Wash chicken breasts and pat dry. Set stove to medium heat. Coat pan with olive oil. Season chicken pieces on each side with black pepper, garlic powder and lime juice. With a knife, carve small, diagonal slits into chicken breasts to intensify spices and to help cook quickly. Place chicken breasts in pan and grill for 20 minutes. Turn occasionally and add lime juice as desired. While chicken cooks, prepare package of jasmine rice and mango salsa separately. Dice mangos, tomatoes, jalapeño, cilantro and red onion and place in large bowl, adding juice from two whole limes to the mix. When rice is done and chicken is coated in an even, brown color, assemble the meal. Place a bed of rice on a plate with the chicken breasts along the sides. Take the mango salsa and coat chicken with about four heaping. Slice an avocado and add as garnish on the rice. Makes 1-3 servings.

Wonderful Chicken

Wonderful Chicken by Rick Springer
Videography and Production by Karl Hayes

Rick Springer, sophomore Philosophy major at St. Mary’s University, shows us some of his family roots by cooking his version of “Wonderful Chicken.” Not only do we to see how the dish is prepared and the ingredients involved, but we can see how Springer reveals his modest character.


  • 3 pounds of boneless chicken breast tenderloin
  • 1 16oz jar of raspberry jam
  • 1 stick of fresh ginger
  • 1 whole onion
  • 2-3 tablespoons of low sodium soy sauce
  • 3 dashes of raw rosemary
  • Salt and Pepper
Serving Size: 4 people


First thaw out the chicken breast tenderloin, and start oven top to a medium-high setting. Then chop onions to bite size pieces and chop minced ginger to pea-size bites. Baste chicken with salt and pepper.

Mix low sodium soy sauce and raspberry jam in a mixing container, following the amount ingredients listed above. When the stove is heated to temperature add a small amount of cooking oil and begin to cook the onions first, then the chicken, and lastly the ginger. Once the chicken is cooked to golden-brown, cook the sauce from the mixing container for about a minute. After the sauce is ready, simply pour the sauce over the cooked chicken.
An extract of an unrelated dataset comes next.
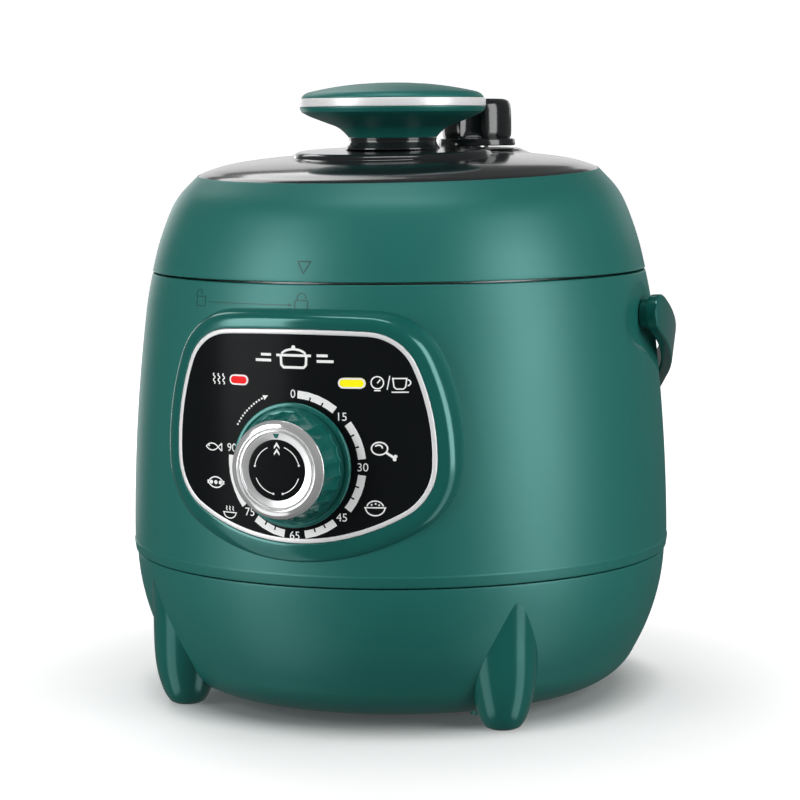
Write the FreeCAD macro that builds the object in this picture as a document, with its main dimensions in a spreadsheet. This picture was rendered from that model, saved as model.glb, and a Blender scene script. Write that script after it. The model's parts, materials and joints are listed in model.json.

Now you are ready to eat Springer’s “Wonderful Chicken.”

King Ranch Chicken

King Ranch Chicken by Robin Johnson
Videography and Production by Sarah J. Mills

St. Mary’s student Robin Johnson creates King Ranch Chicken, one of her favorite dishes. King Ranch Chicken is a cheesy casserole mixed with corn tortilla pieces, boiled chicken, and a zesty can of Rotel among other ingredients.


  • 8 oz can of Rotel Tomatoes
  • One large onion
  • 8 skinless chicken breasts
  • Two 8 oz cans of cream of chicken soup (do not add water)
  • One 4 oz can of mushrooms
  • 3 cups of shredded cheese
  • 1 package of 12 corn tortillas
  • 1 celery stick
  • 1 tsp of salt, pepper, and poultry seasonings

Preheat over to 400 degrees. Boil chicken in water seasoned with 1 tsp salt and pepper, 1 tsp poultry seasoning, onion slices and celery stick until done. Cut chicken into cubes. Finely chop remaining onion and sauté in butter until tender. Mix Rotel tomatoes with soup, onions and mushrooms in a bowl. Cut tortillas in ¼ triangles. Spray cooking dish with Pam. Layer tortilla quarters in bottom of cooking dish. Add chicken, tomato mixture and shredded cheese for three layers. Finish the dish with a layer of shredded cheese. Bake for about 30 to 40 minutes.